There are different ways to do this, depending on your situation. Maybe you’ll want to take a picture or video of whatever you’re savoring and send it to a friend. Or you might attend a holiday concert with a group of strangers and savor the experience of collective joy. Or you could invite your romantic partner to sit in front of the fire and just stare into the flames together. Finding ways to share joy with others can be a nice way to enhance the experience.

Of course, not every social occasion is pleasant. But even in the midst of a not-so-great experience, there are ways to be more open to the good (which helps the bad feel less problematic).

“You could actually have a kind of dialogue with yourself where you’re saying, ‘This feels good, or this is beautiful, this is wonderful.’ You need to be aware. You’ve got to give yourself permission to feel good,” says Bryant.

On the other hand, if you’re alone for the holidays, maybe because of losing a loved one, you may feel that loss more keenly and not find much to savor. While grief is particularly painful, says Bryant, he still recommends trying to savor social connection in other ways, to help you cope.

One thought would be to reach out to an old friend you haven’t seen in a while and let them know that you’re thinking of them, that you value them. You might also call a neighbor who’s alone this season and offer to have tea together. Sometimes taking the focus off of yourself or showing a bit of gratitude for another person can help shift feelings in a more positive direction.

Make the most of gift-giving and other rituals. For some, the holidays mean that presents are exchanged, and many families have other specific rituals. Savoring can mean slowing things down enough to really tap into the joys of giving and receiving, as well as the meaning imbued into shared traditions.

For example, in my own, family, we like to take turns unwrapping gifts on Christmas morning (instead of everyone just sitting in their own corner ripping off paper). Each gift opening is an opportunity for savoring and gratitude, which we often enhance by taking pictures and sending them off to our faraway relatives. After opening presents, we finish our morning with a ritual of brunch with ginger pancakes and bacon—treats we reserve for this time of year—and take a walk in the hills together before Christmas dinner.

You may have your own rituals for the holidays—perhaps ones you don’t give much thought to so they’ve become rote. But rituals can be a lovely way to savor the moment, because they help imbue it with meaning. And they often inspire anticipation beforehand, as well as fond recollections later on.
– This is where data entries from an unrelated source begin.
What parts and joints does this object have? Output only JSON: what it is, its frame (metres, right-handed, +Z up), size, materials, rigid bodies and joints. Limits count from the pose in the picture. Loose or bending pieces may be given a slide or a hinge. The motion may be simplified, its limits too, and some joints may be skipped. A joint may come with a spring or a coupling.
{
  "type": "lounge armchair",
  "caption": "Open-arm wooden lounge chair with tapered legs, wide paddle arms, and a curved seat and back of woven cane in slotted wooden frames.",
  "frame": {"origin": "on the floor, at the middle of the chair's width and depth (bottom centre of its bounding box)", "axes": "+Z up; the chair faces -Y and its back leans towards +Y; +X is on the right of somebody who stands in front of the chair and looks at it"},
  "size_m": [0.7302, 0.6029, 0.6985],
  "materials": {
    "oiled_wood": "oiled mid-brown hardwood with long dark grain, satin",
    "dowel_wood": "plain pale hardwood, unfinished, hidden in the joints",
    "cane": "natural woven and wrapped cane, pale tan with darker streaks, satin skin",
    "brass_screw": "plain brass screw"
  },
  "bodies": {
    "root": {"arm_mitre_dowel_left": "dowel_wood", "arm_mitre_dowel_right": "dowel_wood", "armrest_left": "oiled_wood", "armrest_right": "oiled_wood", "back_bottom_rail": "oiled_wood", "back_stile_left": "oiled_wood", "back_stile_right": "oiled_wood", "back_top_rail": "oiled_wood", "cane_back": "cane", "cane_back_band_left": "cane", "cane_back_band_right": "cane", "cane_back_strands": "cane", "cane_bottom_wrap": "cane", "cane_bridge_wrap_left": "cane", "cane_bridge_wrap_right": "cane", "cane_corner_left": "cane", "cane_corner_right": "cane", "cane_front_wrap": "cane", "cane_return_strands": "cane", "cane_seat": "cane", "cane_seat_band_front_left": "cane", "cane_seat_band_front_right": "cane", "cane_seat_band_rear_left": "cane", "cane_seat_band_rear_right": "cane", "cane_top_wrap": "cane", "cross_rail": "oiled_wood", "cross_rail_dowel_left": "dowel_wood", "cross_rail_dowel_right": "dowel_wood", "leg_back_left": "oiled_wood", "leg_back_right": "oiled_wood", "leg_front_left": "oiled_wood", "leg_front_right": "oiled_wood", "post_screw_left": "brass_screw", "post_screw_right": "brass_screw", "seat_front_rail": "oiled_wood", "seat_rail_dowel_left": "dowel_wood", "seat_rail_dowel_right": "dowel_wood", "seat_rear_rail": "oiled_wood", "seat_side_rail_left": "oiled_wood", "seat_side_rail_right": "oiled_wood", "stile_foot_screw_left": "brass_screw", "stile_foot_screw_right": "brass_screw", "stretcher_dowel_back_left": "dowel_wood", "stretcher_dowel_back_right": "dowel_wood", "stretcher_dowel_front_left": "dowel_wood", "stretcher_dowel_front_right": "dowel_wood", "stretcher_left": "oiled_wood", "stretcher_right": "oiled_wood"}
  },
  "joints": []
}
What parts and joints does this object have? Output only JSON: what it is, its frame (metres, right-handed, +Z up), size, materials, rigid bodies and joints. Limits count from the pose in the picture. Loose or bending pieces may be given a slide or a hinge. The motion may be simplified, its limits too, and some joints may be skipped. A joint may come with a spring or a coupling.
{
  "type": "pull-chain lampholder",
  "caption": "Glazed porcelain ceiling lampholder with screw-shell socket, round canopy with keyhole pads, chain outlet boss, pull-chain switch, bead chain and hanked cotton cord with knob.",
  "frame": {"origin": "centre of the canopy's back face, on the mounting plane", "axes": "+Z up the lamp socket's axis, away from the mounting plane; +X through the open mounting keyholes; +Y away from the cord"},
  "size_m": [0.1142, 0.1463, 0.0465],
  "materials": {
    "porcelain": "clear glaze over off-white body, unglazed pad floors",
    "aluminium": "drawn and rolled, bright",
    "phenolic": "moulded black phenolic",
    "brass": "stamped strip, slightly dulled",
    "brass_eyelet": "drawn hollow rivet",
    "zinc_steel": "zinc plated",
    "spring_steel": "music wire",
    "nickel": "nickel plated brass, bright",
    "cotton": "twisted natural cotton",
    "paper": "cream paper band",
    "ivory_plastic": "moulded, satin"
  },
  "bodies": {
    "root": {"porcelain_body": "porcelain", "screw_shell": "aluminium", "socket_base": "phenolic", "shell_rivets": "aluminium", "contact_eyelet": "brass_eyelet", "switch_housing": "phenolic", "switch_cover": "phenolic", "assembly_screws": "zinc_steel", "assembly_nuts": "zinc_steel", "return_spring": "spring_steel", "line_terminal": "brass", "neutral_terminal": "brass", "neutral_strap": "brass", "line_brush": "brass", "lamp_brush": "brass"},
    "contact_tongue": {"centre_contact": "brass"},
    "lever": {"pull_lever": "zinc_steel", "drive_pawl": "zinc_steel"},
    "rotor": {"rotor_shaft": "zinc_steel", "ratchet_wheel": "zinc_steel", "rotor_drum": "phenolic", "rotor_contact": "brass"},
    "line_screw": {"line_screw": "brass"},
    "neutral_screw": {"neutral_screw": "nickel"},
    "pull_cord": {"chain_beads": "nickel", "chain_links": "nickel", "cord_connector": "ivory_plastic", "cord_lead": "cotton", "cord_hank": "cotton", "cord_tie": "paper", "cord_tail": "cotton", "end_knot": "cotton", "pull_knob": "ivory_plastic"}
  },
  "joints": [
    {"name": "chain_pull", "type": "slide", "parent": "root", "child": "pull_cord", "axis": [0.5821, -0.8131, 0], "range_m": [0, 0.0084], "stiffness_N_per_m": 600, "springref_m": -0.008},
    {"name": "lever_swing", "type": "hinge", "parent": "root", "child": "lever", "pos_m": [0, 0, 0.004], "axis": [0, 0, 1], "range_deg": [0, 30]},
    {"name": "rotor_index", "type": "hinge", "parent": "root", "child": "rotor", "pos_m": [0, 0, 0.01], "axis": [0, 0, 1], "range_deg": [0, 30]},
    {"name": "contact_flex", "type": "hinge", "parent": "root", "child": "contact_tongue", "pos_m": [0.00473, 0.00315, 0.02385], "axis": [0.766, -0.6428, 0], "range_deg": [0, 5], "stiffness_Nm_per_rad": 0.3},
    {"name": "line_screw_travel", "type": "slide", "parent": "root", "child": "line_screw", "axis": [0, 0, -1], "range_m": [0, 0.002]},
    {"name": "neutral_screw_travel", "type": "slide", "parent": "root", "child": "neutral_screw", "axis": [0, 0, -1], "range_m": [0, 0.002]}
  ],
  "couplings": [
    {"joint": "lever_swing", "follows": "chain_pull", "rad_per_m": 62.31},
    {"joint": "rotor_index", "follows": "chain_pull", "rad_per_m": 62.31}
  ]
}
Anticipating and reminiscing can add to your pleasure, says Bryant, as long as they don’t lead to unrealistic expectations or disappointment when you’re in the present moment.

Savoring may not be for everyone all the time

While a fan of savoring, Bryant doesn’t suggest that people completely ignore the hard realities of life—or of the holidays. If you’re suffering, it may be tougher to find the positive in any situation, let alone augment it.

“I would never suggest that all life is a bed of roses and that you just savor all the time; you also have to cope,” says Bryant.

But, he adds, most people think that they can’t enjoy life at all until all of the bad stuff goes away, and that’s just not realistic. There will always be pain and hardship in the world, he says, and savoring positive things is not the same as denying that.

“Saying that the world is all negative is as bad as saying it’s all positive. The world is both,” he says.

We should recognize that we humans have a negativity bias and take steps to fight it. Like psychologist Rick Hanson is fond of saying, our “brain is like Velcro for negative experiences but Teflon for positive ones.” That means we need to be more actively savoring the positive, says Bryant.

Still, not everyone will necessarily benefit equally from savoring experiences. In some cultures, for example, says Bryant, people tend to value calm and peace over ebullience and believe that extreme happiness may lead to tragedy later on. 

“There’s a sense of the inevitability of change and a balance that’s in every moment, so that the more positive something is, the more negative the counterpart will have to be to counterbalance that eventually,” he says.

But if it feels right to you, why not try a little savoring this holiday season? It may just be the thing that helps turn your holiday from a mediocre event into a more joyful, meaningful experience.

“Seek out the positive. Look for the joy. Recognize that the time spent with loved ones is precious. Don’t take anything for granted,” he says.